WHAT YOU WILL DO
Starting with the first line and ending with the line that holds "OPENING_ROUND = 10.0", repeat the material exactly.

━━━

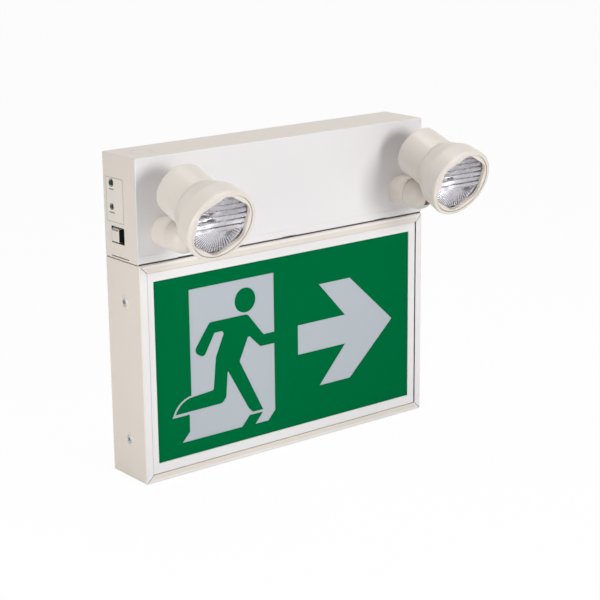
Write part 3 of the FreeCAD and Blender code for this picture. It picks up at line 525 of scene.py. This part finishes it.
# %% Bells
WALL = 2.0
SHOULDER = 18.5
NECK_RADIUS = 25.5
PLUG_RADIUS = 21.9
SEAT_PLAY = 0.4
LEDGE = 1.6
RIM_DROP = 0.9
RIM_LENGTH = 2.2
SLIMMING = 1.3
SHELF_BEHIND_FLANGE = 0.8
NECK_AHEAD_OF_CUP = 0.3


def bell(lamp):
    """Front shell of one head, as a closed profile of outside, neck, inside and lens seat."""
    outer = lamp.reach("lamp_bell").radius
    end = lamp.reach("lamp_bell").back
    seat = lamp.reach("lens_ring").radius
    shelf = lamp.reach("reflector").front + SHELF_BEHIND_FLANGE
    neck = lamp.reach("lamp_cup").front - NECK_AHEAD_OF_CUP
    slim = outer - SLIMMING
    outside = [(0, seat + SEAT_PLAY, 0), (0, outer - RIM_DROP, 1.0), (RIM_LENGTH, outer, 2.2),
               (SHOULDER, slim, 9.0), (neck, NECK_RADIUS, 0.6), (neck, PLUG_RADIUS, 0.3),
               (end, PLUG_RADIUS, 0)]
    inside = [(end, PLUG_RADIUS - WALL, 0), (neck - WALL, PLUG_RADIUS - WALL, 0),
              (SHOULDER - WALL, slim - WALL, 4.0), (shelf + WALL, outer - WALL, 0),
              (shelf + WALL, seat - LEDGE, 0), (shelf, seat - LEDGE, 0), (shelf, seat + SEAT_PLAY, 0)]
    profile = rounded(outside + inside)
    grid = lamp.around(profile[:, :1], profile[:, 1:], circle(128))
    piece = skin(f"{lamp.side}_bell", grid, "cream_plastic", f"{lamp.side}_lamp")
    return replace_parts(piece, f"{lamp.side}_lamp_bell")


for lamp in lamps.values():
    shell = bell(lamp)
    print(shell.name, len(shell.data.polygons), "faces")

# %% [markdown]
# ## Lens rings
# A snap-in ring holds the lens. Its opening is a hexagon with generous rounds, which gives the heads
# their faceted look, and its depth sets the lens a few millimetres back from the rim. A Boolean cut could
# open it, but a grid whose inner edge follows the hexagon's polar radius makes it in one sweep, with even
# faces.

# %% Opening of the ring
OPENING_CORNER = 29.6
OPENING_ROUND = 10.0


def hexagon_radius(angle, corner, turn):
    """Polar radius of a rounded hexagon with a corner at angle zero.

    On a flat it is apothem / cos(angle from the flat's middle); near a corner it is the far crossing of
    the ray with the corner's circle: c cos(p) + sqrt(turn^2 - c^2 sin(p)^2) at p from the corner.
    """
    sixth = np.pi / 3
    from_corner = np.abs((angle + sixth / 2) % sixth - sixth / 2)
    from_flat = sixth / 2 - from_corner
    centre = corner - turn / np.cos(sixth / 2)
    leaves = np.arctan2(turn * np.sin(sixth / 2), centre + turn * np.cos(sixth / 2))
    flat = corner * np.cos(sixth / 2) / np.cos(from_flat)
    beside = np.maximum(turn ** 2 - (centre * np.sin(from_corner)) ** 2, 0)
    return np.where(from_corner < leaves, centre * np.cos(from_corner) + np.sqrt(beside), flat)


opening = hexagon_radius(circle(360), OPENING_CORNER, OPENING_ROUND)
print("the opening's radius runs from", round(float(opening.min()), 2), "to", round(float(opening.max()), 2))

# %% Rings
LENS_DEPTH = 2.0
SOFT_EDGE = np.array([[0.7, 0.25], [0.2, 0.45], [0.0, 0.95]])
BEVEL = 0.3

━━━

ANSWER IN FULL
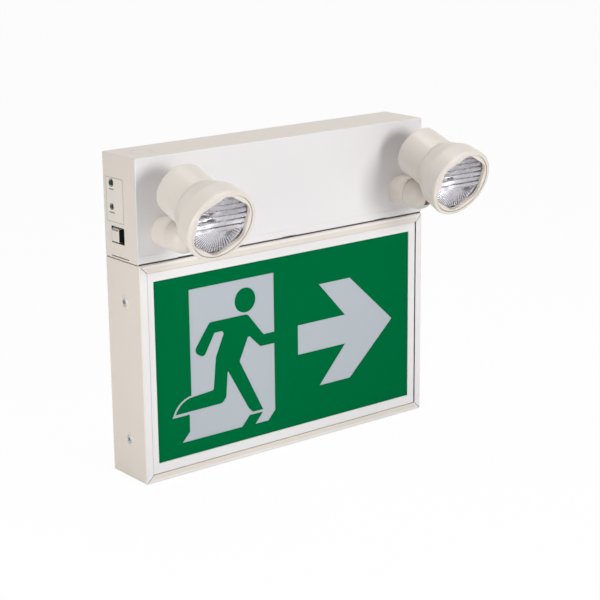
Write part 3 of the FreeCAD and Blender code for this picture. It picks up at line 525 of scene.py. This part finishes it.
# %% Bells
WALL = 2.0
SHOULDER = 18.5
NECK_RADIUS = 25.5
PLUG_RADIUS = 21.9
SEAT_PLAY = 0.4
LEDGE = 1.6
RIM_DROP = 0.9
RIM_LENGTH = 2.2
SLIMMING = 1.3
SHELF_BEHIND_FLANGE = 0.8
NECK_AHEAD_OF_CUP = 0.3


def bell(lamp):
    """Front shell of one head, as a closed profile of outside, neck, inside and lens seat."""
    outer = lamp.reach("lamp_bell").radius
    end = lamp.reach("lamp_bell").back
    seat = lamp.reach("lens_ring").radius
    shelf = lamp.reach("reflector").front + SHELF_BEHIND_FLANGE
    neck = lamp.reach("lamp_cup").front - NECK_AHEAD_OF_CUP
    slim = outer - SLIMMING
    outside = [(0, seat + SEAT_PLAY, 0), (0, outer - RIM_DROP, 1.0), (RIM_LENGTH, outer, 2.2),
               (SHOULDER, slim, 9.0), (neck, NECK_RADIUS, 0.6), (neck, PLUG_RADIUS, 0.3),
               (end, PLUG_RADIUS, 0)]
    inside = [(end, PLUG_RADIUS - WALL, 0), (neck - WALL, PLUG_RADIUS - WALL, 0),
              (SHOULDER - WALL, slim - WALL, 4.0), (shelf + WALL, outer - WALL, 0),
              (shelf + WALL, seat - LEDGE, 0), (shelf, seat - LEDGE, 0), (shelf, seat + SEAT_PLAY, 0)]
    profile = rounded(outside + inside)
    grid = lamp.around(profile[:, :1], profile[:, 1:], circle(128))
    piece = skin(f"{lamp.side}_bell", grid, "cream_plastic", f"{lamp.side}_lamp")
    return replace_parts(piece, f"{lamp.side}_lamp_bell")


for lamp in lamps.values():
    shell = bell(lamp)
    print(shell.name, len(shell.data.polygons), "faces")

# %% [markdown]
# ## Lens rings
# A snap-in ring holds the lens. Its opening is a hexagon with generous rounds, which gives the heads
# their faceted look, and its depth sets the lens a few millimetres back from the rim. A Boolean cut could
# open it, but a grid whose inner edge follows the hexagon's polar radius makes it in one sweep, with even
# faces.

# %% Opening of the ring
OPENING_CORNER = 29.6
OPENING_ROUND = 10.0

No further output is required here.